**What the task asks:** In the entries below, how many lines hold the string "bending"? Give only the number.

(Data records)
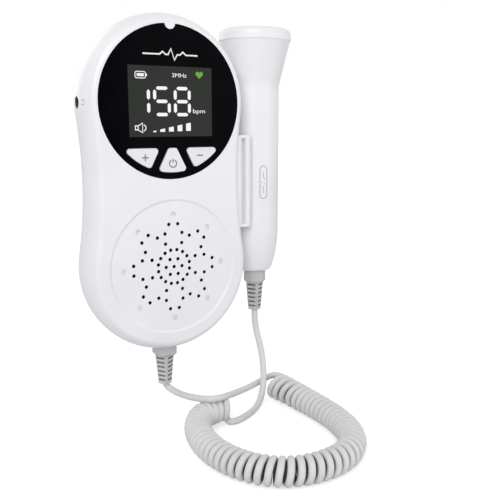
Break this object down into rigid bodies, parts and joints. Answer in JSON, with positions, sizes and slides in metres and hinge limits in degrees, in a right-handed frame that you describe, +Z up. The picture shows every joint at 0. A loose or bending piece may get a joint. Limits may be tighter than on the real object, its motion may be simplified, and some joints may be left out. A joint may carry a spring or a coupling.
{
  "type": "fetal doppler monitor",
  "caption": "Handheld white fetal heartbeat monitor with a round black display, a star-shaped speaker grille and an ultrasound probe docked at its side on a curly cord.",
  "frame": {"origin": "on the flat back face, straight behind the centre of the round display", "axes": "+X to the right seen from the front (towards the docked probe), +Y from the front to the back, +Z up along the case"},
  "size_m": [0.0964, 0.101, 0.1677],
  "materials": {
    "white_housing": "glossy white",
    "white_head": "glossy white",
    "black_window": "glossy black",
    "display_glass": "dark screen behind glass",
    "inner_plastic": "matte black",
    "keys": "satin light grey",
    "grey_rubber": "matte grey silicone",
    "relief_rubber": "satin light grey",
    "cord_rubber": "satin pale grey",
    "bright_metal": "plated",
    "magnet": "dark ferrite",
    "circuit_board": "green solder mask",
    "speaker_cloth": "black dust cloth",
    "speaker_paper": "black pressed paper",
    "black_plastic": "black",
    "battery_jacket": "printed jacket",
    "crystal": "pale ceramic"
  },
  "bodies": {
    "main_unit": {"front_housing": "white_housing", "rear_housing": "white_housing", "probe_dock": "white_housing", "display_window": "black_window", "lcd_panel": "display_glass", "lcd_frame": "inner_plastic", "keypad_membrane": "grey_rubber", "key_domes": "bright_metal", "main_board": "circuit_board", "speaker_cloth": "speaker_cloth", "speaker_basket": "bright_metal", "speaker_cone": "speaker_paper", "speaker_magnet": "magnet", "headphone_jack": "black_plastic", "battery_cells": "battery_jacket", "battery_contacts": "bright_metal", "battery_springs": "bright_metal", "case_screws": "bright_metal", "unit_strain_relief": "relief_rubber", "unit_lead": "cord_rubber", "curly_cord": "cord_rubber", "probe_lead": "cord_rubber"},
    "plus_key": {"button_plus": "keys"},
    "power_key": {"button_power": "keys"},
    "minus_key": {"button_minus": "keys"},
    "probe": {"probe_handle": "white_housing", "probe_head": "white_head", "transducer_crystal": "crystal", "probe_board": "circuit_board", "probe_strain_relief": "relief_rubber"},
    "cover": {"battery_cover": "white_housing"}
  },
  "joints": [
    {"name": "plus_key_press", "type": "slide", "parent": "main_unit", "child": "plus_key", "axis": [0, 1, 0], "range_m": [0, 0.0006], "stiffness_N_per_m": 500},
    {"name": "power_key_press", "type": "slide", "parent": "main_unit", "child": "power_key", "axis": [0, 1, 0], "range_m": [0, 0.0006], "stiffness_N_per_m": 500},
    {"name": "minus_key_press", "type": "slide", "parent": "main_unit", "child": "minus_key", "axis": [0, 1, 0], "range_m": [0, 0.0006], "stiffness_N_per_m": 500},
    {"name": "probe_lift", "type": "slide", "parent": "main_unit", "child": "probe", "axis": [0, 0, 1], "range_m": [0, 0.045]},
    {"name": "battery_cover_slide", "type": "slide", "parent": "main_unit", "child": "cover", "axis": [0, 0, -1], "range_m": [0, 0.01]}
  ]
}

---

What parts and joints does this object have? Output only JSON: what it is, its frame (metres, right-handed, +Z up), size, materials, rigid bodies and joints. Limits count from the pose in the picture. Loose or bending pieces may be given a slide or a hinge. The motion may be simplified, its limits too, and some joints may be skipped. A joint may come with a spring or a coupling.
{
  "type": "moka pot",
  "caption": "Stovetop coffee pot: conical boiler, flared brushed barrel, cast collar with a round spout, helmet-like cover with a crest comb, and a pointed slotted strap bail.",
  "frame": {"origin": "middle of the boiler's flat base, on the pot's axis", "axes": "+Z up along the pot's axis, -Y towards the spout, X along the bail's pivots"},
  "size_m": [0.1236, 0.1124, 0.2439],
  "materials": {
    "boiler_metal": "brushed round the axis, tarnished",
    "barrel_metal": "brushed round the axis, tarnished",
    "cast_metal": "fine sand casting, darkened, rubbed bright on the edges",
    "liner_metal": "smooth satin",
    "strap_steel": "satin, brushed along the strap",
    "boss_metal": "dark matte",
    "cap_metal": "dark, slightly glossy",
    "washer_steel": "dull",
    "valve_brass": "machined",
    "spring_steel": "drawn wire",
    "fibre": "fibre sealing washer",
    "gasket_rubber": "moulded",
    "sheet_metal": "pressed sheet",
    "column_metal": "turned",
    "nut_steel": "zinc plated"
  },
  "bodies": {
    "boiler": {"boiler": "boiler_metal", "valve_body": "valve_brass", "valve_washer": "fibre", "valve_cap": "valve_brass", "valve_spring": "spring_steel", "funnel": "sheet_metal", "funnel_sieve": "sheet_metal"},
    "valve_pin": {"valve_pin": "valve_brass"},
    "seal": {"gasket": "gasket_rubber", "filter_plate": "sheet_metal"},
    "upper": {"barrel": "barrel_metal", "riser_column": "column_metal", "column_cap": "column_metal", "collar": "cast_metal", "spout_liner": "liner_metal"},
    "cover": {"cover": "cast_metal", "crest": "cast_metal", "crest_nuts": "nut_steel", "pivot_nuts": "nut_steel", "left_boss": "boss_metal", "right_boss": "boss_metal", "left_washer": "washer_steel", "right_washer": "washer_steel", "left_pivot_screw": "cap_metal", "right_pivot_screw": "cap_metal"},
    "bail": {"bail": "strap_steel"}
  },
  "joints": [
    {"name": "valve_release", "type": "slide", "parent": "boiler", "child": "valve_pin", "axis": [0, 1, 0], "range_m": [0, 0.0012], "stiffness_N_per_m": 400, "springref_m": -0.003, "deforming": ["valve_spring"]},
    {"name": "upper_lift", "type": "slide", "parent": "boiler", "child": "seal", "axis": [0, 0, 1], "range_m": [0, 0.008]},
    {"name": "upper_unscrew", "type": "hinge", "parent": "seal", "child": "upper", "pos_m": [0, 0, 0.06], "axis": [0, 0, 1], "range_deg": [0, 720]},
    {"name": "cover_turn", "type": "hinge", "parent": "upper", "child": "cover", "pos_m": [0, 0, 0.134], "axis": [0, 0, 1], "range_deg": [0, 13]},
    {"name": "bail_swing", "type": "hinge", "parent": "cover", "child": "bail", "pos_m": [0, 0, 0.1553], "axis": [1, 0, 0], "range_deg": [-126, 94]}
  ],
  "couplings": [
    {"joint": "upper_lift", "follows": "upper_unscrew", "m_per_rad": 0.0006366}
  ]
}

**Result for this task:** 2